Now I would also want to talk about Area. To get the Area of the curve we divide it into little rectangles with the width of $\triangle x$ which tends to 0 bur $\triangle x \ne 0$
Mathematically area will be:
$$
A() = \lim_{\triangle x \to 0} \triangle x \sum_{i=\alpha}^\beta f(x_i + (i-1)\triangle x)
$$
Since from pic $\alpha = 0.5\ \ \beta = 2.5$ the above equation is:
$$
A() = \lim_{\triangle x \to 0} \triangle x \sum_{i=0.5}^{2.5} f(x_i + (i-1)\triangle x)
$$
This equation by definition of integration is:
$$
\int_{\alpha}^\beta f(x) \triangle x
$$
Now Fundamental Theorem of Calculus says
$$
\int_{\alpha}^\beta f(x) \triangle x = F(\beta) – F(\alpha),\ \ F'(x) = f(x)
$$
Q2 – 3:
Q2. What is the relation of Area to antiderivative function?
Q3. How one thus comes to the logic of Subtracting from a geometrical perspective, here above image.
Best Answer
Using the geometric interpretation, $\int_a^b f(z) dz$ is the total signed area between $f$ and the $x$-axis, where we show this intuition as the limit of Riemann sums.

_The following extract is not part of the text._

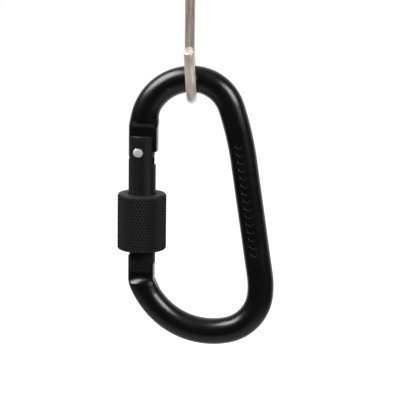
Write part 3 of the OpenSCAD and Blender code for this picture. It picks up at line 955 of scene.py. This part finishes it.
def build_studio():
    """Light for the reflections: bright behind, faint above and below, dark in front, and two soft boxes."""
    world = bpy.data.worlds.new("studio")
    bpy.context.scene.world = world
    world.use_nodes = True
    nodes, links = world.node_tree.nodes, world.node_tree.links
    sight = nodes.new("ShaderNodeTexCoord")
    split = nodes.new("ShaderNodeSeparateXYZ")
    links.new(sight.outputs["Generated"], split.inputs[0])

    def fade(value, low, high, out_low, out_high):
        node = nodes.new("ShaderNodeMapRange")
        node.interpolation_type = "SMOOTHSTEP"
        for key, number in zip(("From Min", "From Max", "To Min", "To Max"), (low, high, out_low, out_high)):
            node.inputs[key].default_value = number
        links.new(value, node.inputs["Value"])
        return node.outputs["Result"]

    def add(a, b):
        node = nodes.new("ShaderNodeMath")
        links.new(a, node.inputs[0])
        links.new(b, node.inputs[1])
        return node.outputs[0]

    behind = fade(split.outputs["Y"], 0.35, 0.9, 0.06, 1.0)
    below = fade(split.outputs["Z"], -0.8, -0.4, 0.45, 0.0)
    above = fade(split.outputs["Z"], 0.7, 1.0, 0.0, 0.25)
    background = nodes["Background"]
    links.new(add(add(behind, below), above), background.inputs["Strength"])
    background.inputs["Color"].default_value = (1, 1, 1, 1)

    middle = Vector((0, 0, -0.06))
    for name, azimuth, elevation, size, watts in LAMPS:
        area_light(name, middle + direction(azimuth, elevation) * LAMP_DISTANCE, middle, size, watts)


def build_camera():
    """The photograph's view: a little from the right and above, with a slight roll."""
    azimuth, elevation, roll = 7, 11, math.radians(0.8)
    distance_m, target = 0.45, Vector((3.64, 0, -64.4)) * MM
    back = direction(azimuth, elevation)
    level = direction(azimuth + 90, 0)
    up = back.cross(level)
    right = math.cos(roll) * level + math.sin(roll) * up
    rolled_up = -math.sin(roll) * level + math.cos(roll) * up
    data = bpy.data.cameras.new("camera")
    data.sensor_width, data.lens = 36.0, 142.83
    data.clip_start, data.clip_end = 0.01, 50
    camera = bpy.data.objects.new("camera", data)
    camera.matrix_world = Matrix((
        (right.x, rolled_up.x, back.x, 0), (right.y, rolled_up.y, back.y, 0),
        (right.z, rolled_up.z, back.z, 0), (0, 0, 0, 1),
    ))
    camera.location = target + back * distance_m
    bpy.context.scene.collection.objects.link(camera)
    bpy.context.scene.camera = camera


def dress(piece, body, node, material):
    """Gives a piece its material, the body it moves with and the CAD node that it stands in for."""
    piece.data.materials.clear()
    piece.data.materials.append(material)
    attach(piece, body)
    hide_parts(node)


build_camera()
build_floor()
build_studio()
bpy.context.scene.view_settings.view_transform = "Standard"

dress(build_frame(), "frame", "frame", bar_look())
dress(build_gate(), "gate", "gate", gate_look())
dress(build_rivet(), "gate", "hinge_rivet", rivet_look())
spring = build_spring()
dress(spring, "gate", "gate_spring", steel_look())
dress(build_plunger(), "plunger", "spring_plunger", brass_look())
dress(build_ring(), "ring", "friction_ring", rubber_look())
dress(build_sleeve(), "sleeve", "lock_sleeve", sleeve_look())
dress(build_hook(), "hook", "hook", hook_look())
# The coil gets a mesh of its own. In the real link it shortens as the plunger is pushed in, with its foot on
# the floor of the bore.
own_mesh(spring)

Now, let's replace $b$ with a variable $x>a$ and ask what is the rate of change of the area under the curve at $x$:
$$\frac{d}{dx}\int_a^x f(z) dz = \lim_{h\to0^+} \frac{\int_a^{x+h} f(z) dz - \int_a^x f(z) dz}{h} = \lim_{h\to0^+} \frac{\int_x^{x+h} f(z) dz}{h}$$
$$=\lim_{h\to0^+} \frac1h\left[ \lim_{n\to \infty}\sum_{i=0}^n f\left(x+i\frac hn\right)\frac hn\right] = \lim_{h\to0^+}\left[ \lim_{n\to \infty}\frac1n\sum_{i=0}^n f\left(x+i\frac hn\right)\right]$$
Note that the inner sum is just the mean value of the terms in the sum and the inner limit defines the following Riemann integral:
$$\lim_{n\to \infty}\frac1n\sum_{i=0}^n f\left(x+i\frac hn\right) = \frac1h \int_x^{x+h}f(z)dz$$
Which is mean value of $f$ over $[x,x+h]$
In general if $f$ is integrable over $[a,b]$ then the function $F(x):= \int_a^x f(z)dz$ is uniformly continuous on $[a,b]$ and $F(a)=0$ so $\lim_{x \to a^+} F(x)=0$
Using this, we can switch the limits in the final sum:
$$\lim_{h\to0^+}\left[ \lim_{n\to \infty}\frac1n\sum_{i=0}^n f\left(x+i\frac hn\right)\right] = \lim_{n\to\infty}\left[ \lim_{h\to 0^+}\frac1n\sum_{i=0}^n f\left(x+i\frac hn\right)\right] $$ $$= \lim_{n\to\infty}\left[ \frac1n\sum_{i=0}^n f(x)\right]=\lim_{n\to\infty}f(x) = f(x)$$
So the rate of change in the area of the definite integral at $x$ is $f(x)$, as we expect.